Opinião

Música | Escrítica Pop

1 set 2022 13:04

MEC juntou o gosto pessoal à teoria, numa linguagem muito criativa e, principalmente, com muita graça

Agora que está nas bancas mais uma edição de Escrítica Pop, o famoso compêndio de críticas musicais, escritas por Miguel Esteves Cardoso (MEC) entre abril de 1980 e abril de 1982, lembrei-me do momento em que o João Nazário, enquanto diretor deste jornal, me telefonou a convidar para escrever uma coluna de “crítica”. Disse-lhe logo que não fazia crítica pura e dura, mas teria todo o gosto em escrever sobre música e tudo à volta. O João, defensor desta e de todas as liberdades, respondeu algo assim: “Crítica é só o nome da secção, escreves sobre o que tu quiseres”.

É que escrever sobre música é uma coisa, fazer uma recensão crítica, é outra – lembro-me bem das horas passadas na Biblioteca Nacional a comparar autores para a licenciatura de Ciência Política… E um bom crítico é isso que faz, e muito mais: comparar autores, apresentar falhas, lacunas e virtudes; inserir determinada obra num contexto histórico, tradição, escola, paradigma ou perspetiva, etc, etc, etc. Talvez por isso, os principais críticos estejam sempre no olho do furacão: a maioria das pessoas confunde crítica com gosto e não suporta ser contrariada com teoria. A maioria opta pelo simplismo do “olha-me aquele armado em intelectual” ou, no que toca a cinema, o clássico: “se fosse um filme iraniano era logo cinco estrelas”.

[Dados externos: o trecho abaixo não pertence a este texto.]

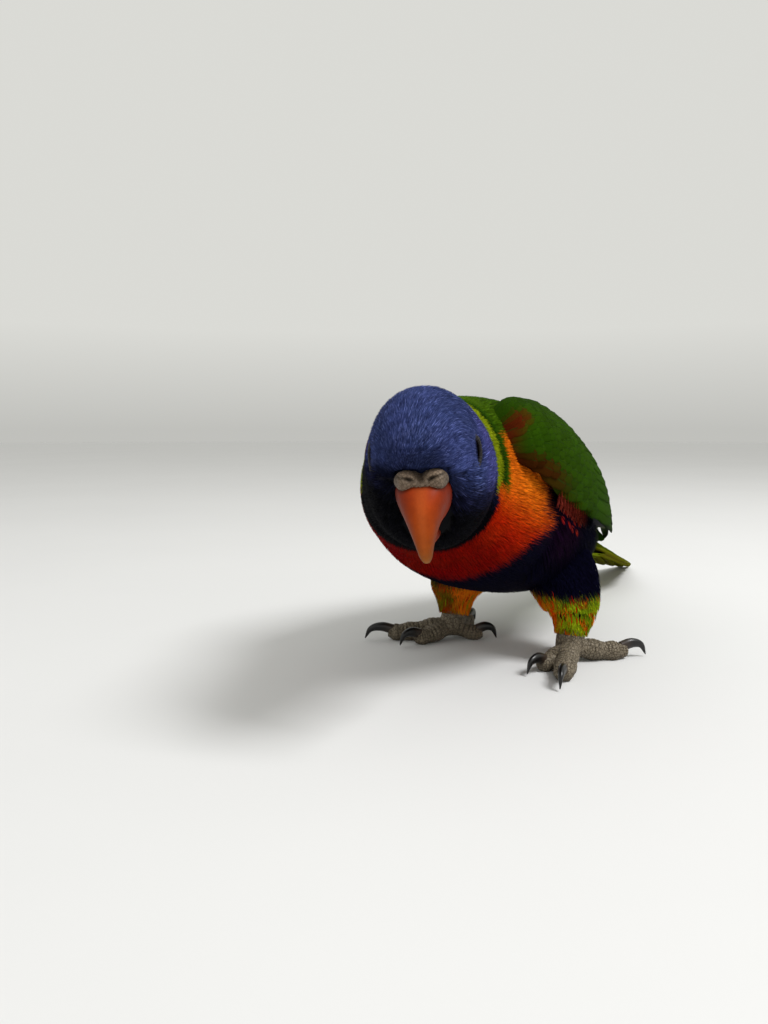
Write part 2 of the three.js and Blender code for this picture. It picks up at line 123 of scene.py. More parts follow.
def ease(value, start, end):
    """0 before start, 1 after end, and a smooth step between them."""
    w = np.clip((value - start) / (end - start), 0, 1)
    return w * w * (3 - 2 * w)


def hump(value, width):
    """1 where value is 0, and softly down to 0 beyond the width on both sides."""
    return np.exp(-((value / width) ** 2))


def mottled(where, first, second):
    """Soft patches from -1 to 1 in space, made by two waves that cross."""
    return np.sin(where @ np.array(first)) * np.sin(where @ np.array(second))


def unit(vectors):
    return vectors / np.maximum(np.linalg.norm(vectors, axis=-1, keepdims=True), 1e-9)


def pairs(first, second):
    """Every pair of two lists of values, as two long lists."""
    return (values.ravel() for values in np.meshgrid(first, second, indexing="ij"))


print("a quarter of the way from 0 over 1 to 4:", smooth([(0,), (1,), (4,)], np.array([0.25]))[0, 0])

# %% [markdown]
# The body's table runs from the rump over the back to the front of the skull. The head's rows are given
# forward of the skull's middle and above it, which is how a head is measured.

# %% The body's outline
HEAD = (-74, 61)  # middle of the skull, forward and up, before the neck is bent
HEAD_DOWN = math.radians(3)
FLOOR = 4  # height of the floor under the drawn bird


def head_point(f, u):
    """A place f in front of the skull's middle and u above it, as y and z."""
    c, s = math.cos(HEAD_DOWN), math.sin(HEAD_DOWN)
    return HEAD[0] - f * c - u * s, HEAD[1] - f * s + u * c


def head_row(top, bottom, wide, low):
    return (*head_point(*top), *head_point(*bottom), wide, low)


# Each row: top y and z, bottom y and z, half width, and how far below the middle it is widest.
BODY = [
    (76, 30.5, 76, 25.5, 5.5, 0), (67, 35, 66, 25, 9, 0), (58, 42.5, 56, 24.2, 12.5, 0),
    (48, 50, 44, 22.8, 16.2, 0), (37, 58.5, 31, 21.2, 20, 0.05), (24, 65, 17, 20.2, 23.2, 0.1),
    (10, 71.5, 2, 20.8, 25.2, 0.12), (-4, 76.4, -13, 23.2, 26, 0.12), (-17, 78.4, -28, 27, 25.6, 0.1),
    (-29, 79, -41, 32, 23.4, 0.1), (-39, 78.3, -50.5, 38, 20.4, 0.1), (-47, 78, -58, 42.5, 17.2, 0.08),
    head_row((-17, 17), (-10, -17.8), 15.2, 0.05), head_row((-9, 18.2), (-4, -18), 14.7, 0.05),
    head_row((-1, 18.4), (1, -17), 13.7, 0.05), head_row((6, 17.5), (5, -15.2), 12.3, 0.05),
    head_row((11.5, 15.6), (8.6, -12.8), 10.6, 0), head_row((15.5, 12.8), (11.4, -8.5), 8.7, -0.05),
    head_row((18.4, 9.6), (14.2, -3.5), 6.6, -0.1), head_row((20, 6.6), (16.4, 1), 5.2, -0.1),
    head_row((19.8, 5), (17.8, 3), 2.8, 0),
]
STATIONS = len(BODY) - 1


def profile(table, t, angle, fullness=0.92):
    """A place on a form drawn from its side. Angle 0 is its top, and its left side comes next."""
    rows = smooth(table, t)
    rise = rows[:, 0:2] - rows[:, 2:4]
    half = np.linalg.norm(rise, axis=1) / 2
    side, height = np.sin(angle), np.cos(angle)
    height = (height - rows[:, 5] * side**2) * half
    x = np.sign(side) * np.abs(side) ** fullness * rows[:, 4]
    middle = (rows[:, 0:2] + rows[:, 2:4]) / 2
    return np.column_stack([x, middle + unit(rise) * height[:, None]])


def body(t, angle):
    return profile(BODY, t, angle)


print("body stations:", len(BODY))

# %% [markdown]
# ## Bending the neck
# Every ring of the leaning body turns as one, more towards the head: the skull ends up turned to the bird's
# left and tilted. One function does that for every point of the bird, so skin, feathers, eyes and bill all
# stay together. The last step moves the bird to where the frame has it, read from the eye's node.

# %% From the drawn bird to the frame
LEAN = 0.25
NECK_BEND = (-61, -43)
HEAD_TURN, HEAD_TILT = math.radians(23), math.radians(4)
NECK = (-46, 60)
EYE = {"f": 6.0, "u": 4.2, "out": 7.9, "radius": 4.2}


def turned(points):
    place = points[:, 1] - LEAN * (points[:, 2] - NECK[1])
    share = 1 - ease(place, *NECK_BEND)
    tilt, turn = HEAD_TILT * share, HEAD_TURN * share
    x, y, z = points[:, 0], points[:, 1] - NECK[0], points[:, 2] - HEAD[1]
    level = x * np.cos(tilt) - z * np.sin(tilt)
    return np.column_stack([level * np.cos(turn) - y * np.sin(turn),
                            level * np.sin(turn) + y * np.cos(turn) + NECK[0],
                            x * np.sin(tilt) + z * np.cos(tilt) + HEAD[1]])


def on_head(f, u, out):
    return np.array([out, *head_point(f, u)])


eye_low, eye_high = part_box("eye_left")
eye_drawn = turned(on_head(EYE["f"], EYE["u"], EYE["out"])[None])[0]
SHIFT = np.array((eye_low + eye_high) / 2) / MM - eye_drawn


def placed(points):
    """Points of the drawn bird, in the frame and in metres."""
    return (turned(points) + SHIFT) * MM


print("the drawn bird moves by", SHIFT.round(2), "mm")

# %% [markdown]
# ## Closed tubes
# Almost every piece of this bird is a closed tube: a strand of down, a feather's flat vane, a toe, a claw,
# the bill. So one helper takes rings of points, joins them ring to ring, and closes each end with a fan. It
# also gives each corner a place in a unit square, round the tube and along it, for later use as a UV map.

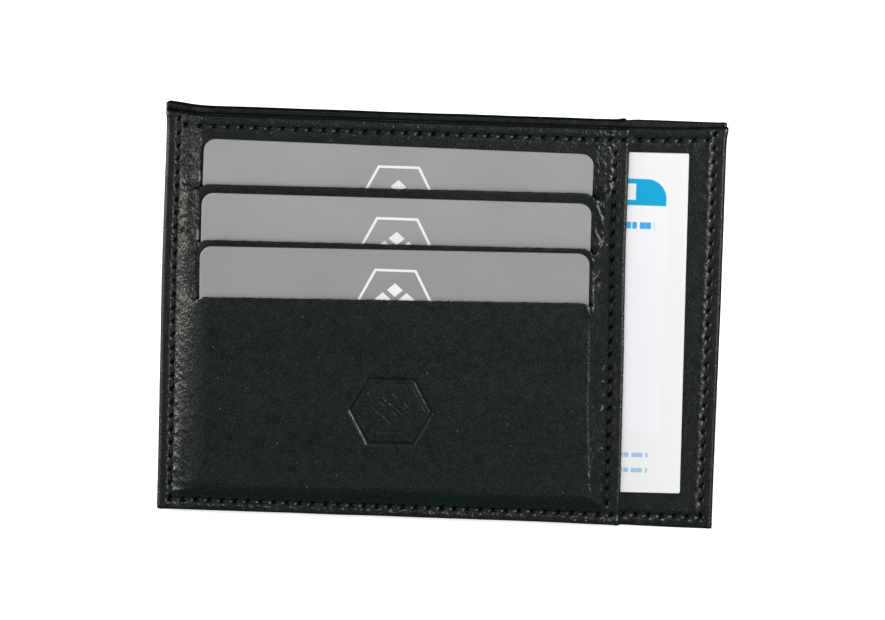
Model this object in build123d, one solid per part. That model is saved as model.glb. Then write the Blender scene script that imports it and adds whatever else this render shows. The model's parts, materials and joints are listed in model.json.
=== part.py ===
"""A flat leather card holder: a front unit and a rear unit sewn together along three sides.

Each unit is a base wall with turned edges round a board, and a narrower panel sewn on top of it. The panel
has three card slots, and its right edge is free, so a document slides in sideways between panel and base.
The space between the two units is a note compartment, open at the top. The front slots hold three cards and
the front document pocket holds one document card.

Row frame, in millimetres: +X right, +Z up, the front faces -Y. The origin is the bottom centre of the part.
Each unit is built in a local frame (x, s, z), where s is the distance outwards from its base's outer face.
"""

import math
import os

from build123d import *

# ---------------------------------------------------------------- driving dimensions

WIDTH = 122.0  # base walls, left edge to right edge
HEIGHT = 89.0  # front unit
REAR_RISE = 0.8  # the rear unit stands this much higher at the top
PANEL_WIDTH = 101.4  # card panels, flush with the base at the left
CORNER_R = 1.0
EDGE_R = 0.3  # rounding of the turned edges

LEATHER = 0.5
BOARD = 0.5
TEXTILE = 0.12
LINING = 0.15
CLEAR = 0.1  # between a card and what it slides past
TRIM = 0.05  # between a board's edge and the leather folded round it

BASE_HEM = 7.0  # width of the leather folded behind a base wall
MOUTH_HEM = 0.2  # thickness of the skived hem at the note compartment's mouth
PANEL_HEM = 4.2  # width of the leather folded behind a panel
PANEL_HEM_T = 0.33
POCKET_DEPTH = 0.95  # sideways document pocket, base wall to the panel's free edge

CARD_W, CARD_H, CARD_T, CARD_R = 85.6, 53.98, 0.76, 3.18  # the ID-1 format
DOC_W, DOC_H, DOC_T, DOC_R = 105.0, 75.0, 0.76, 0.4
DOC_SHOWS = 7.6  # base wall left bare to the right of the document
DOC_LIFT = 7.65  # document's lower edge above the holder's

SLOTS = 3
SLOT_1_Z = 73.3  # the uppermost slot's mouth
SLOT_PITCH = 11.9
CARD_1_TOP = 82.9
CARD_PITCH = 11.2
SLOT_SIDE = 0.4  # slot beyond the card's edge
SLOT_GAP = 0.3  # height of an empty slot's cut
CHEEK = 3.0  # height over which the panel's sides step down above a slot
SIDE_SLOPE = 3.4  # width of the sloping sides of the filled panel
FOOT_SLOPE = 1.4  # rise over run of the leather below a card's lower edge
DIVIDER_DROP = 1.0  # a divider's upper edge below the slot above it

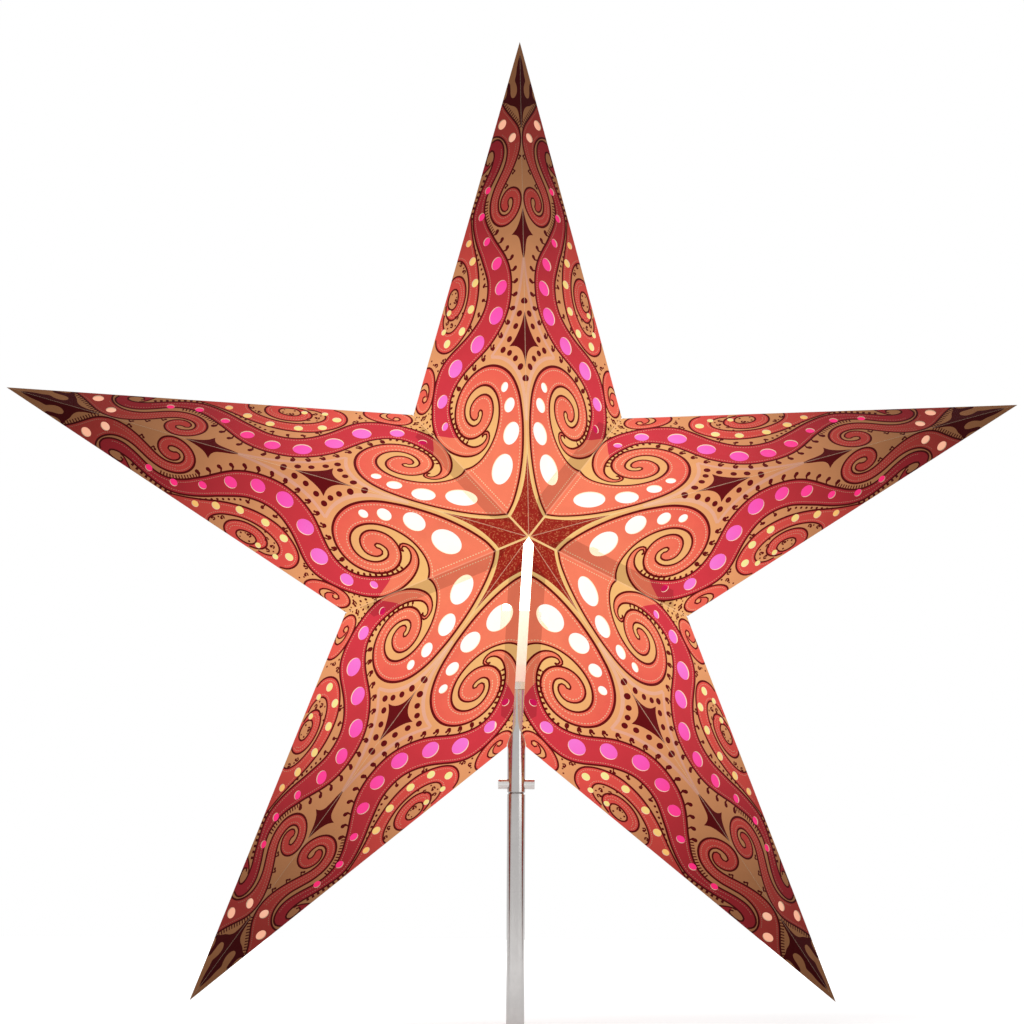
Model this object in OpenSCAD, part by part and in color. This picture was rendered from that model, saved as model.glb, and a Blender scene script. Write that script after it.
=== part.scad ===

Voltando ao MEC, parece-me que ele lançou na altura uma outra escrita sobre estas coisas todas: juntou o gosto pessoal à teoria, numa linguagem muito criativa e, principalmente, com muita graça. Posso estar enganado, mas lendo muitos desses textos do MEC, fico com a ideia de que aquilo tudo podia fazer parte de uma boa conversa entre gente amiga num café de esquina.

Em relação ao gosto, recomendo a entrevista do MEC ao Ípsilon de 5 de agosto e desafio-vos a fazer um exercício com estas perguntas do jornalista José Marmeleira: “Ainda gosta de todas aquelas bandas e canções?” e “Que música durou, para si, até hoje?” Interessante, não é? Já pensaram nisso?

Eu cá dou por mim a gostar cada vez mais dos Talking Heads, tal como o MEC, mas a culpa foi da banda-sonora daquele delicioso filme 20th Century Women de Mike Mills. Também gosto cada vez mais dos The Velvet Underground e o Leonard Cohen é música de cabeceira para sempre. Da música dita alternativa da adolescência, ainda oiço bem os Pavement, The Smiths, Joy Division, The Fall e pouco mais. Não suporto agora Violent Femmes, Smashing Pumpkins ou os James e evito algumas canções dos Pixies e Cure. Passei a tolerar algumas coisas dos Queen e, pasme-se, passei a gostar de Red Hot Chilli Peppers. Continuo a não conseguir ouvir Led Zeppelin e outras guitarradas do género.

Isto só para dar alguns exemplos – o resto fica para a próxima reunião de amigos no tal café da esquina. A discussão, a exaltação e a risota estão garantidas: “o quê, tu já não gostas dos Pixies? Passou-se!”